Lesions detected on bone scintigraphy can take an extended time to normalize because of the protracted course of bone healing which could take multiple months. Therefore, it is rarely useful to repeat the investigation within 4 to 6 months.

An increase in the intensity or the number of foci on scans performed less than 6 months apart might represent disease progression but could also be associated with a flare phenomenon after therapy.
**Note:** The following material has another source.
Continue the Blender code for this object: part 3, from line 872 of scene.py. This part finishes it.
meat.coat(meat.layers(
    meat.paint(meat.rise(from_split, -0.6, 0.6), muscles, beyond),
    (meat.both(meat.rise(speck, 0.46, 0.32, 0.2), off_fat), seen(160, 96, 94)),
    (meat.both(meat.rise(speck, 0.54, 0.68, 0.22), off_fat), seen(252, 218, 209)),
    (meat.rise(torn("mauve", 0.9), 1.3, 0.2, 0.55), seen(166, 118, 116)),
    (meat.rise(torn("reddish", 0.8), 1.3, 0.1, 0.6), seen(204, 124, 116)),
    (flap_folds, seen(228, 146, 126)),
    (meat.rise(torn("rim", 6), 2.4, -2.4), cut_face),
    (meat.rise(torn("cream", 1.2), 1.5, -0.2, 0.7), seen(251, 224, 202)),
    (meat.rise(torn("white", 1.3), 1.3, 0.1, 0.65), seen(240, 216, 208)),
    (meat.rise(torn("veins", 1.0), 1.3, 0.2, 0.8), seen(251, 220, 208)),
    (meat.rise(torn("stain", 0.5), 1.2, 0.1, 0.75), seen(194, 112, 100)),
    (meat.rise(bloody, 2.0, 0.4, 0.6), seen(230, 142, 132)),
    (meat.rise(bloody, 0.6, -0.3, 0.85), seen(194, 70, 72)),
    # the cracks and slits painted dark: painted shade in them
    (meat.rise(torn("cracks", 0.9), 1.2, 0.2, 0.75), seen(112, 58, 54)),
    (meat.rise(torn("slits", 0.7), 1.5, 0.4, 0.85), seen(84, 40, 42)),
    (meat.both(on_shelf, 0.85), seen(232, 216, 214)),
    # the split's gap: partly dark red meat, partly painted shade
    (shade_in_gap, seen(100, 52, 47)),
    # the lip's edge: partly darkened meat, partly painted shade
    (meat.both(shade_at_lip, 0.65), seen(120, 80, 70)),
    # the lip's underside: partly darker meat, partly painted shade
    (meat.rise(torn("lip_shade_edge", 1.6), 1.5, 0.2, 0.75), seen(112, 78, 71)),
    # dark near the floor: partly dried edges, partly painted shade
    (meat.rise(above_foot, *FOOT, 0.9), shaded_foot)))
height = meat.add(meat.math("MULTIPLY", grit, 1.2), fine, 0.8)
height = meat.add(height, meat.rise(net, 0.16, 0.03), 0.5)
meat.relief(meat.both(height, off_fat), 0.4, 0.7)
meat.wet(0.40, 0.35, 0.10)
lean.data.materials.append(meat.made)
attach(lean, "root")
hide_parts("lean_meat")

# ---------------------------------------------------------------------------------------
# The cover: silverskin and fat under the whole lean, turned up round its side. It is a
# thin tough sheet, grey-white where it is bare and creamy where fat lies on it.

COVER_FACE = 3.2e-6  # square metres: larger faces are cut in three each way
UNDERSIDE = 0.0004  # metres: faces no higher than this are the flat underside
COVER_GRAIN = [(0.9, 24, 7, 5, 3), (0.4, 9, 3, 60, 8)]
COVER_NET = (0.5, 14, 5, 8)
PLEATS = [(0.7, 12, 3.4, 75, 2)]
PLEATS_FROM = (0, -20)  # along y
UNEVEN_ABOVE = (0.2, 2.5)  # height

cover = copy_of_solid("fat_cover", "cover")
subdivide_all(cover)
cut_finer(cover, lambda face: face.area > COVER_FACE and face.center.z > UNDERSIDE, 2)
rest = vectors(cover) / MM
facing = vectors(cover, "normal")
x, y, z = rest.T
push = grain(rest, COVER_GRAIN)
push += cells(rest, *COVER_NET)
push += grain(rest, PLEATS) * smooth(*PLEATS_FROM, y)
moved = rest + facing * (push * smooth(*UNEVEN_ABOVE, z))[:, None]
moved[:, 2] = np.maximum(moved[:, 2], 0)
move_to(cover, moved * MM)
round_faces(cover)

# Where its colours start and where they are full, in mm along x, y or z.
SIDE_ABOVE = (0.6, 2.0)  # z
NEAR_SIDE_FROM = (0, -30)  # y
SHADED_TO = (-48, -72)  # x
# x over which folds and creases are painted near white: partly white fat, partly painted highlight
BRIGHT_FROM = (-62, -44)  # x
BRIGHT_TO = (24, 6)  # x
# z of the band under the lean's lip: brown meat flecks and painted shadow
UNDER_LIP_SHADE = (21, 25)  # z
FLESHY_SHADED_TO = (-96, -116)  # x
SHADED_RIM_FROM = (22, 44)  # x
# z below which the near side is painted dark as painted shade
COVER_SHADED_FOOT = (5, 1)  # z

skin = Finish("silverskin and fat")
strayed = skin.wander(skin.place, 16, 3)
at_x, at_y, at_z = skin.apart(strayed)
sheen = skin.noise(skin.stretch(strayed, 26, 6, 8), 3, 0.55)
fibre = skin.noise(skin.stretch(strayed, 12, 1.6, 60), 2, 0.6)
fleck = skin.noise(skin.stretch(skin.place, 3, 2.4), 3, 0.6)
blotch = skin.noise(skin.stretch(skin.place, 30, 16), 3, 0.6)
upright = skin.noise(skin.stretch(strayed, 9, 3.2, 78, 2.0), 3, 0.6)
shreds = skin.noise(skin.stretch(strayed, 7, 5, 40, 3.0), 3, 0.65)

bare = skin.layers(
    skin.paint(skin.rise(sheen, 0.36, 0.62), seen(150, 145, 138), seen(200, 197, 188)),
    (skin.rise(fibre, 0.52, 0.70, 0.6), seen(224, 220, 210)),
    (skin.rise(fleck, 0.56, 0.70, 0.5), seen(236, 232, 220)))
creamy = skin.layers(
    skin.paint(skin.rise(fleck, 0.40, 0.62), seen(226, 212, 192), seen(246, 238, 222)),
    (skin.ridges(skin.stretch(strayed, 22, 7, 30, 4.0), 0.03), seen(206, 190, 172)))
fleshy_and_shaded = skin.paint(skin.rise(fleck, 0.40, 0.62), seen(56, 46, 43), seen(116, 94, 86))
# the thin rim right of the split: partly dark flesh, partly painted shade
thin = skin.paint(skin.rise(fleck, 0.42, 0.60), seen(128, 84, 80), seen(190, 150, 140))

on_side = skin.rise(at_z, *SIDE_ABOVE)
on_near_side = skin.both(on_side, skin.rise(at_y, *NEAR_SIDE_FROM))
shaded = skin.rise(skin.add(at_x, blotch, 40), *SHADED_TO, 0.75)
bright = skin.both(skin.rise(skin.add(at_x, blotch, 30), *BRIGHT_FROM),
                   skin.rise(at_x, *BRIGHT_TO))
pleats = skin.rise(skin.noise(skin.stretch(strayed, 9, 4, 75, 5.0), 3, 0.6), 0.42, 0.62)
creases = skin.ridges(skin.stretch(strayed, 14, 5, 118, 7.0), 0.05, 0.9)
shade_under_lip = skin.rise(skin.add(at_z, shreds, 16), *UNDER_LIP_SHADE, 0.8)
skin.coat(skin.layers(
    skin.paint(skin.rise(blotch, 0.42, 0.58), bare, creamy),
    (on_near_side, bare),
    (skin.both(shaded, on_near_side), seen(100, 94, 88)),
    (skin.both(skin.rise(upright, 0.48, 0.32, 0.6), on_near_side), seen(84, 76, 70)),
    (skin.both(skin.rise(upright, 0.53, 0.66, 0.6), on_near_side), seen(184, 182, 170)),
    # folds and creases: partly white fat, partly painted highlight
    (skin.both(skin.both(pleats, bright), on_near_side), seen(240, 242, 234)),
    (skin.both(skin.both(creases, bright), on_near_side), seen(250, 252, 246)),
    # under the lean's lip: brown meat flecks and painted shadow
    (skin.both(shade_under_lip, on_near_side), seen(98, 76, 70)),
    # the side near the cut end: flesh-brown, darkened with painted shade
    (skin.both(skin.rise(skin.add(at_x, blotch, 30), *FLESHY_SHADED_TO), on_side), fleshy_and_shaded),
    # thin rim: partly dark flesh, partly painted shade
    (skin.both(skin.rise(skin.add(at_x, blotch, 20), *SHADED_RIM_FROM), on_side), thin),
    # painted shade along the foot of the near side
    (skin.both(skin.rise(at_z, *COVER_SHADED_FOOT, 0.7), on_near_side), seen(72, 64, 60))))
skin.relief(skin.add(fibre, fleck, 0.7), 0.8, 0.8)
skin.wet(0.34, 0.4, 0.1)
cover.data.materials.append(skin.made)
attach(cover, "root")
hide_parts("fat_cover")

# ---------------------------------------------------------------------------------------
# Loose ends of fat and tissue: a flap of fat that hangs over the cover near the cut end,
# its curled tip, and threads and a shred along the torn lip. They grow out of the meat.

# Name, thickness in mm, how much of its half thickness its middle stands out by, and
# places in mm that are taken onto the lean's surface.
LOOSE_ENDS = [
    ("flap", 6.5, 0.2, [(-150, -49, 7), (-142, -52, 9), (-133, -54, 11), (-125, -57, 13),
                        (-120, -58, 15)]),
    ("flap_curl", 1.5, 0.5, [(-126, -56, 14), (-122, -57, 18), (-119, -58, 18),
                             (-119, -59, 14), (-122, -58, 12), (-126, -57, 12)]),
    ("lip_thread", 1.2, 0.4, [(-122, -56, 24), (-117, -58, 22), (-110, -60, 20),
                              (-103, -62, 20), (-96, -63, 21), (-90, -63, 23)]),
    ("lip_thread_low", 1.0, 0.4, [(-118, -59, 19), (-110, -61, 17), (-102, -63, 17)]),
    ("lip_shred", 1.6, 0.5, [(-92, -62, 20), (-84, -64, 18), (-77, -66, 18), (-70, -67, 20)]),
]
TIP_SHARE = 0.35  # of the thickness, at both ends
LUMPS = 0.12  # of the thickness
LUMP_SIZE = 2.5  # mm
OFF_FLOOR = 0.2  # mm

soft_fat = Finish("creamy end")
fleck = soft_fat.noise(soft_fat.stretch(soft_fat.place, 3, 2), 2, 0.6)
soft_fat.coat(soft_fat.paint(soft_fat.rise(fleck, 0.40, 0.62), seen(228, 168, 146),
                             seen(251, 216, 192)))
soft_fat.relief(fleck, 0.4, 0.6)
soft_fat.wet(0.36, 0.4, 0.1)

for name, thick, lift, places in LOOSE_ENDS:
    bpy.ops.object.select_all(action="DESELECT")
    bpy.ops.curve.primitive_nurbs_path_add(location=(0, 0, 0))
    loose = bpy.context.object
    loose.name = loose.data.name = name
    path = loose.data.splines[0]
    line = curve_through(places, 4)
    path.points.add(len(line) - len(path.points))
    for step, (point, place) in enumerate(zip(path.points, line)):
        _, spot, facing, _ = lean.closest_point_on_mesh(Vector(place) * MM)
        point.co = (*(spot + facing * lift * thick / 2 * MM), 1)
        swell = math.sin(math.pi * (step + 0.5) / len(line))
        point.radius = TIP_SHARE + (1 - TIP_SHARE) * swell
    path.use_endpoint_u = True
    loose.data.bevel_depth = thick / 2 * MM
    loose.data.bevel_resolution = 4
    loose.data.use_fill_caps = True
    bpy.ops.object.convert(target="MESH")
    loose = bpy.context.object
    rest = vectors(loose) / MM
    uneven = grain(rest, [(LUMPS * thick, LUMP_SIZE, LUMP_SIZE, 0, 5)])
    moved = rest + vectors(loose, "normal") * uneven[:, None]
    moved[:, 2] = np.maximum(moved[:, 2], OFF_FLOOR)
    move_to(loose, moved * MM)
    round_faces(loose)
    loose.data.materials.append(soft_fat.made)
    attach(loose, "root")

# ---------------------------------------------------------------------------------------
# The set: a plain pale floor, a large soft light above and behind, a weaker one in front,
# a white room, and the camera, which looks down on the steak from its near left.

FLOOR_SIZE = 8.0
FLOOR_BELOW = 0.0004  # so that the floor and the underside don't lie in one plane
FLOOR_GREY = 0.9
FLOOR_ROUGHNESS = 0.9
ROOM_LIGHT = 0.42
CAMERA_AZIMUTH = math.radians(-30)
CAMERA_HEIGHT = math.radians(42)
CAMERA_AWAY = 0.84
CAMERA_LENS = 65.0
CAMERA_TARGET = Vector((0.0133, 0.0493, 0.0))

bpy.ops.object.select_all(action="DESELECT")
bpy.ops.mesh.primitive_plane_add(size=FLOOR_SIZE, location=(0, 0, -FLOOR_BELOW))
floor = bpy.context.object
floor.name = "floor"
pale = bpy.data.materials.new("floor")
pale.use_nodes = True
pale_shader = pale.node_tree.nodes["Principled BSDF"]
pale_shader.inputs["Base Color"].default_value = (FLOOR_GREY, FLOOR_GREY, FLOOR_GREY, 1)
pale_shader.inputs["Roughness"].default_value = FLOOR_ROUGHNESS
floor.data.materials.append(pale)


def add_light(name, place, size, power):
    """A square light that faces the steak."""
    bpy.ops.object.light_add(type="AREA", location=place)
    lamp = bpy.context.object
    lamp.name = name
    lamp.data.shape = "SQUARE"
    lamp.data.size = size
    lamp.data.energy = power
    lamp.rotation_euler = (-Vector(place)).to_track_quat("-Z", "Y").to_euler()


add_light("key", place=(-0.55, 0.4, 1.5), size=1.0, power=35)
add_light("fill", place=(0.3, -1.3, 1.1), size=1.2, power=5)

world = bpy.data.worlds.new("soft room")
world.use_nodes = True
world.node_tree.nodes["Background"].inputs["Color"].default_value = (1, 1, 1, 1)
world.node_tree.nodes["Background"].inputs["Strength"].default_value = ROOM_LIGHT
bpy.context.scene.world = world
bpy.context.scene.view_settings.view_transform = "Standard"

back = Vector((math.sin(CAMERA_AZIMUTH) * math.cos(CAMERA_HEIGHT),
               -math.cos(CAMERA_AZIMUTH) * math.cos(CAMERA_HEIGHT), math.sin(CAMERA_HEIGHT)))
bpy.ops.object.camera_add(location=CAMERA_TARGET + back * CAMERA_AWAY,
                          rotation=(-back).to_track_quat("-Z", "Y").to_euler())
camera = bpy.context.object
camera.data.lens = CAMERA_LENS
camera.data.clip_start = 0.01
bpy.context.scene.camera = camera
The renal system and urinary tract are normally visualized. Both diffuse and focal tracer uptake can occur in soft tissue. Diffusely increased soft-tissue uptake can be caused by drug interference, failed Technetium-99m labelling, severe osteoporosis, renal failure, dehydration, or an insufficiently long interval between tracer injection and image acquisition. Conversely, reduced or absent tracer uptake in soft tissue may be caused by excessive avidity of the osteoblasts populating the axial skeleton, resulting in a super scan appearance (i.e. due to diffuse metastatic infiltration, severe metabolic bone condition, etc.) or excessively long interval between tracer injection and imaging.

Clinical data should be taken into account when interpreting skeletal or joint abnormalities

Sources of errors:

• Focal soft tissue hot spots have a wide range of causes and could lead to an incorrect diagnosis of skeletal disease on planar imaging. Attenuation artefacts caused by metal objects or motion artefacts are generally obvious. The same holds true for tracer extravasation at the injection site due to (partly) paravenous injection.
• The most common artefacts are related to urinary tracer contamination. This could be due to dilatation, stasis or an anatomical variant of the urinary tract, especially after urological surgery, or due to contamination during urination.
• Bone lesions may be purely or predominantly lytic and, therefore, barely visible on planar bone scintigraphy, particularly when <2 cm, e.g. multiple myeloma, infarction, osteonecrosis, haemangioma, or lytic bone metastases. These artefacts and sources of error can generally be intercepted with an additional SPECT/CT acquisition or with a planar image of higher resolution and greater count statistics.

4.1.10 Patient preparation

No special preparations are required. Unless contraindicated, patients should be well hydrated and instructed to drink at least 0.5 L of water between the time of injection and delayed imaging and to void their bladder frequently.

4.1.11 Methods

The detailed recommendations are available in the EANM Bone & Joint Guidelines.